**Instruction**
Extract every line of the material below and reproduce it faithfully.

====

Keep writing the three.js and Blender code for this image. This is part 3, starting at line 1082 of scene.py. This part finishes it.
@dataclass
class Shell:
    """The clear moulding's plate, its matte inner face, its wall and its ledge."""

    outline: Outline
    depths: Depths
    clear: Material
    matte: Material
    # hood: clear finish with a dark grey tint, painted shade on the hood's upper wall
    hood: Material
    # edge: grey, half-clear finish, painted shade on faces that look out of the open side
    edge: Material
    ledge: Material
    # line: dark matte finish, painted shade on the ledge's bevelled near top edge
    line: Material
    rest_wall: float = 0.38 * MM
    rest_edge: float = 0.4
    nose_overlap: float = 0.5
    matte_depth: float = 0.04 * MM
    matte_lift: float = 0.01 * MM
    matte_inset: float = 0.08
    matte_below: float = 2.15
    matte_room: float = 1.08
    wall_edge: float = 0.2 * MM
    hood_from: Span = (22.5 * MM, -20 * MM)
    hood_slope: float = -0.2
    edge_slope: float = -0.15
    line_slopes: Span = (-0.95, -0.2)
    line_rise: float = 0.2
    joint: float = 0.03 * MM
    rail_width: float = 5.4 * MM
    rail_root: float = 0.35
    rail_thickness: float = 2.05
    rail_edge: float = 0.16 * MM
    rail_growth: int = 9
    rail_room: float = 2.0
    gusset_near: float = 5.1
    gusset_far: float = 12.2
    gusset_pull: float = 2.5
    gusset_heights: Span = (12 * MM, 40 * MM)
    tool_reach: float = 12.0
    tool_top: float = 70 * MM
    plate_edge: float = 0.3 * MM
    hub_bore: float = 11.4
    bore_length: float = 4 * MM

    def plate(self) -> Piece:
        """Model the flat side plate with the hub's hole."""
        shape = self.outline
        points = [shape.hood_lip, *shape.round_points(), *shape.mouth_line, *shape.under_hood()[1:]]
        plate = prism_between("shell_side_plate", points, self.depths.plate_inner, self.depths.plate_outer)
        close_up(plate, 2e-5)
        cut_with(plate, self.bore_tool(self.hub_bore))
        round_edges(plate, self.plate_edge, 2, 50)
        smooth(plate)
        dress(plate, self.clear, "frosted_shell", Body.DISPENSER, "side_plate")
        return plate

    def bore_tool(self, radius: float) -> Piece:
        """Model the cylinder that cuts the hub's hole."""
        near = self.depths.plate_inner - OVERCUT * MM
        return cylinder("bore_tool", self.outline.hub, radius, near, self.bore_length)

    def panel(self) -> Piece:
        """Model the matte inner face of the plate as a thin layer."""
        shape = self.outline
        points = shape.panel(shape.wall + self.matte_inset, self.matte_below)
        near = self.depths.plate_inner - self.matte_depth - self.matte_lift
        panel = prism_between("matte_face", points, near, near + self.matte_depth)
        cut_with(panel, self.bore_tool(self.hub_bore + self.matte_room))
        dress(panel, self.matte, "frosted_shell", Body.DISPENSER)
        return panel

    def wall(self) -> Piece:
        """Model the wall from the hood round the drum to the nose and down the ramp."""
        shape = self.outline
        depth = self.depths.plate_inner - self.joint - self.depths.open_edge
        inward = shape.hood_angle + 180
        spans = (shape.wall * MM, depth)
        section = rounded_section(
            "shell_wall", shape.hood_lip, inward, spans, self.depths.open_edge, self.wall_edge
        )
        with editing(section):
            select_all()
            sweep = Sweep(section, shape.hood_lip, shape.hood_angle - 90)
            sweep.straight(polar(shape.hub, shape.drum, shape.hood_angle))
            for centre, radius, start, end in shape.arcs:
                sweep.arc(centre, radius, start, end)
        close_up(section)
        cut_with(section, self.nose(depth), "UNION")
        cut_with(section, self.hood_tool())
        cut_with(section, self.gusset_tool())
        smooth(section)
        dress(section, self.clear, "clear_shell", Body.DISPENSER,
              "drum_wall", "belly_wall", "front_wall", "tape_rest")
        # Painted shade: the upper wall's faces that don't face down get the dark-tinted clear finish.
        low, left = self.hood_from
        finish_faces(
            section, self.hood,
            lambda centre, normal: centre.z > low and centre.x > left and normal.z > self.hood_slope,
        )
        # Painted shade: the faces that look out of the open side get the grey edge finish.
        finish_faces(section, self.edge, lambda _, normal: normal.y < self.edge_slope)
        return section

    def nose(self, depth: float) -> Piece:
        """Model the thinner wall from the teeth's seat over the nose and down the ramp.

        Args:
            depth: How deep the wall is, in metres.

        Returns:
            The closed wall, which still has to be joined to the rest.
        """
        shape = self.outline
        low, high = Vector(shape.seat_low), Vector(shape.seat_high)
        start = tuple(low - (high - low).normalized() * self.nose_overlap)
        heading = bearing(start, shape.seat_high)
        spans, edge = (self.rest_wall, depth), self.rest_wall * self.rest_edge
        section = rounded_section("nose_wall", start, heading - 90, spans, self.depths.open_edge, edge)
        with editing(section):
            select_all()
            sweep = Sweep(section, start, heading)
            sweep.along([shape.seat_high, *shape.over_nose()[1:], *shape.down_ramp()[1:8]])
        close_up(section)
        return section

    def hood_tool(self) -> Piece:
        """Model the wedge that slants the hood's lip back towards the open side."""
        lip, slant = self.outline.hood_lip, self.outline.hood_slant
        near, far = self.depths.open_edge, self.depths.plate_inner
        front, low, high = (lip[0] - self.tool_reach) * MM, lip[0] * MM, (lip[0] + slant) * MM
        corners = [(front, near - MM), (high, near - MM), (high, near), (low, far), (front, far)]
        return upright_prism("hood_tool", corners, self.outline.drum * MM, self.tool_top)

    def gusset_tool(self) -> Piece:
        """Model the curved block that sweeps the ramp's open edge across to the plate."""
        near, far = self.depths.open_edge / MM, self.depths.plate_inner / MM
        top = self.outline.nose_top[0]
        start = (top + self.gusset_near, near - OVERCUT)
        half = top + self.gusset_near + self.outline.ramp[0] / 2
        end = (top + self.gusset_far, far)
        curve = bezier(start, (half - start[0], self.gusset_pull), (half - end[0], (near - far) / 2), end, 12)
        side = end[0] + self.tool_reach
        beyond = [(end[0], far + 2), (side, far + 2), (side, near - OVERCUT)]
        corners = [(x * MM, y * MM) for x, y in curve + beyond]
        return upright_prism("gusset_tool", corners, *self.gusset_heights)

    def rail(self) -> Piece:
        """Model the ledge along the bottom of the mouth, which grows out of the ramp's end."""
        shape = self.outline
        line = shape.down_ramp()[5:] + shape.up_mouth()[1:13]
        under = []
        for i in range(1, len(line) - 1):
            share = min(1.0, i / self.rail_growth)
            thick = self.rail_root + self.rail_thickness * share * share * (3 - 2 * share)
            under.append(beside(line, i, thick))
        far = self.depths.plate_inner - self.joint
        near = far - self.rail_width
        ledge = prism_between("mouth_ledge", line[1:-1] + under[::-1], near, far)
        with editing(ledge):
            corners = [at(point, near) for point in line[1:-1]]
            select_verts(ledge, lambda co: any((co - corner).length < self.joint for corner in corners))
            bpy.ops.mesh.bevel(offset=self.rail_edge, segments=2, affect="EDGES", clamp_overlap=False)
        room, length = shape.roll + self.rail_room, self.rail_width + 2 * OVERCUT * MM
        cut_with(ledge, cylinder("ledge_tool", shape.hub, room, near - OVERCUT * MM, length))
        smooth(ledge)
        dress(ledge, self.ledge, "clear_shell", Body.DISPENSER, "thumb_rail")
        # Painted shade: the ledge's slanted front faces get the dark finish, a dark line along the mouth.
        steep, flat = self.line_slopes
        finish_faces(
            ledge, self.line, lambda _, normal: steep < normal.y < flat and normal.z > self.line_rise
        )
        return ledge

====

**Task solution**
Keep writing the three.js and Blender code for this image. This is part 3, starting at line 1082 of scene.py. This part finishes it.
@dataclass
class Shell:
    """The clear moulding's plate, its matte inner face, its wall and its ledge."""

    outline: Outline
    depths: Depths
    clear: Material
    matte: Material
    # hood: clear finish with a dark grey tint, painted shade on the hood's upper wall
    hood: Material
    # edge: grey, half-clear finish, painted shade on faces that look out of the open side
    edge: Material
    ledge: Material
    # line: dark matte finish, painted shade on the ledge's bevelled near top edge
    line: Material
    rest_wall: float = 0.38 * MM
    rest_edge: float = 0.4
    nose_overlap: float = 0.5
    matte_depth: float = 0.04 * MM
    matte_lift: float = 0.01 * MM
    matte_inset: float = 0.08
    matte_below: float = 2.15
    matte_room: float = 1.08
    wall_edge: float = 0.2 * MM
    hood_from: Span = (22.5 * MM, -20 * MM)
    hood_slope: float = -0.2
    edge_slope: float = -0.15
    line_slopes: Span = (-0.95, -0.2)
    line_rise: float = 0.2
    joint: float = 0.03 * MM
    rail_width: float = 5.4 * MM
    rail_root: float = 0.35
    rail_thickness: float = 2.05
    rail_edge: float = 0.16 * MM
    rail_growth: int = 9
    rail_room: float = 2.0
    gusset_near: float = 5.1
    gusset_far: float = 12.2
    gusset_pull: float = 2.5
    gusset_heights: Span = (12 * MM, 40 * MM)
    tool_reach: float = 12.0
    tool_top: float = 70 * MM
    plate_edge: float = 0.3 * MM
    hub_bore: float = 11.4
    bore_length: float = 4 * MM

    def plate(self) -> Piece:
        """Model the flat side plate with the hub's hole."""
        shape = self.outline
        points = [shape.hood_lip, *shape.round_points(), *shape.mouth_line, *shape.under_hood()[1:]]
        plate = prism_between("shell_side_plate", points, self.depths.plate_inner, self.depths.plate_outer)
        close_up(plate, 2e-5)
        cut_with(plate, self.bore_tool(self.hub_bore))
        round_edges(plate, self.plate_edge, 2, 50)
        smooth(plate)
        dress(plate, self.clear, "frosted_shell", Body.DISPENSER, "side_plate")
        return plate

    def bore_tool(self, radius: float) -> Piece:
        """Model the cylinder that cuts the hub's hole."""
        near = self.depths.plate_inner - OVERCUT * MM
        return cylinder("bore_tool", self.outline.hub, radius, near, self.bore_length)

    def panel(self) -> Piece:
        """Model the matte inner face of the plate as a thin layer."""
        shape = self.outline
        points = shape.panel(shape.wall + self.matte_inset, self.matte_below)
        near = self.depths.plate_inner - self.matte_depth - self.matte_lift
        panel = prism_between("matte_face", points, near, near + self.matte_depth)
        cut_with(panel, self.bore_tool(self.hub_bore + self.matte_room))
        dress(panel, self.matte, "frosted_shell", Body.DISPENSER)
        return panel

    def wall(self) -> Piece:
        """Model the wall from the hood round the drum to the nose and down the ramp."""
        shape = self.outline
        depth = self.depths.plate_inner - self.joint - self.depths.open_edge
        inward = shape.hood_angle + 180
        spans = (shape.wall * MM, depth)
        section = rounded_section(
            "shell_wall", shape.hood_lip, inward, spans, self.depths.open_edge, self.wall_edge
        )
        with editing(section):
            select_all()
            sweep = Sweep(section, shape.hood_lip, shape.hood_angle - 90)
            sweep.straight(polar(shape.hub, shape.drum, shape.hood_angle))
            for centre, radius, start, end in shape.arcs:
                sweep.arc(centre, radius, start, end)
        close_up(section)
        cut_with(section, self.nose(depth), "UNION")
        cut_with(section, self.hood_tool())
        cut_with(section, self.gusset_tool())
        smooth(section)
        dress(section, self.clear, "clear_shell", Body.DISPENSER,
              "drum_wall", "belly_wall", "front_wall", "tape_rest")
        # Painted shade: the upper wall's faces that don't face down get the dark-tinted clear finish.
        low, left = self.hood_from
        finish_faces(
            section, self.hood,
            lambda centre, normal: centre.z > low and centre.x > left and normal.z > self.hood_slope,
        )
        # Painted shade: the faces that look out of the open side get the grey edge finish.
        finish_faces(section, self.edge, lambda _, normal: normal.y < self.edge_slope)
        return section

    def nose(self, depth: float) -> Piece:
        """Model the thinner wall from the teeth's seat over the nose and down the ramp.

        Args:
            depth: How deep the wall is, in metres.

        Returns:
            The closed wall, which still has to be joined to the rest.
        """
        shape = self.outline
        low, high = Vector(shape.seat_low), Vector(shape.seat_high)
        start = tuple(low - (high - low).normalized() * self.nose_overlap)
        heading = bearing(start, shape.seat_high)
        spans, edge = (self.rest_wall, depth), self.rest_wall * self.rest_edge
        section = rounded_section("nose_wall", start, heading - 90, spans, self.depths.open_edge, edge)
        with editing(section):
            select_all()
            sweep = Sweep(section, start, heading)
            sweep.along([shape.seat_high, *shape.over_nose()[1:], *shape.down_ramp()[1:8]])
        close_up(section)
        return section

    def hood_tool(self) -> Piece:
        """Model the wedge that slants the hood's lip back towards the open side."""
        lip, slant = self.outline.hood_lip, self.outline.hood_slant
        near, far = self.depths.open_edge, self.depths.plate_inner
        front, low, high = (lip[0] - self.tool_reach) * MM, lip[0] * MM, (lip[0] + slant) * MM
        corners = [(front, near - MM), (high, near - MM), (high, near), (low, far), (front, far)]
        return upright_prism("hood_tool", corners, self.outline.drum * MM, self.tool_top)

    def gusset_tool(self) -> Piece:
        """Model the curved block that sweeps the ramp's open edge across to the plate."""
        near, far = self.depths.open_edge / MM, self.depths.plate_inner / MM
        top = self.outline.nose_top[0]
        start = (top + self.gusset_near, near - OVERCUT)
        half = top + self.gusset_near + self.outline.ramp[0] / 2
        end = (top + self.gusset_far, far)
        curve = bezier(start, (half - start[0], self.gusset_pull), (half - end[0], (near - far) / 2), end, 12)
        side = end[0] + self.tool_reach
        beyond = [(end[0], far + 2), (side, far + 2), (side, near - OVERCUT)]
        corners = [(x * MM, y * MM) for x, y in curve + beyond]
        return upright_prism("gusset_tool", corners, *self.gusset_heights)

    def rail(self) -> Piece:
        """Model the ledge along the bottom of the mouth, which grows out of the ramp's end."""
        shape = self.outline
        line = shape.down_ramp()[5:] + shape.up_mouth()[1:13]
        under = []
        for i in range(1, len(line) - 1):
            share = min(1.0, i / self.rail_growth)
            thick = self.rail_root + self.rail_thickness * share * share * (3 - 2 * share)
            under.append(beside(line, i, thick))
        far = self.depths.plate_inner - self.joint
        near = far - self.rail_width
        ledge = prism_between("mouth_ledge", line[1:-1] + under[::-1], near, far)
        with editing(ledge):
            corners = [at(point, near) for point in line[1:-1]]
            select_verts(ledge, lambda co: any((co - corner).length < self.joint for corner in corners))
            bpy.ops.mesh.bevel(offset=self.rail_edge, segments=2, affect="EDGES", clamp_overlap=False)
        room, length = shape.roll + self.rail_room, self.rail_width + 2 * OVERCUT * MM
        cut_with(ledge, cylinder("ledge_tool", shape.hub, room, near - OVERCUT * MM, length))
        smooth(ledge)
        dress(ledge, self.ledge, "clear_shell", Body.DISPENSER, "thumb_rail")
        # Painted shade: the ledge's slanted front faces get the dark finish, a dark line along the mouth.
        steep, flat = self.line_slopes
        finish_faces(
            ledge, self.line, lambda _, normal: steep < normal.y < flat and normal.z > self.line_rise
        )
        return ledge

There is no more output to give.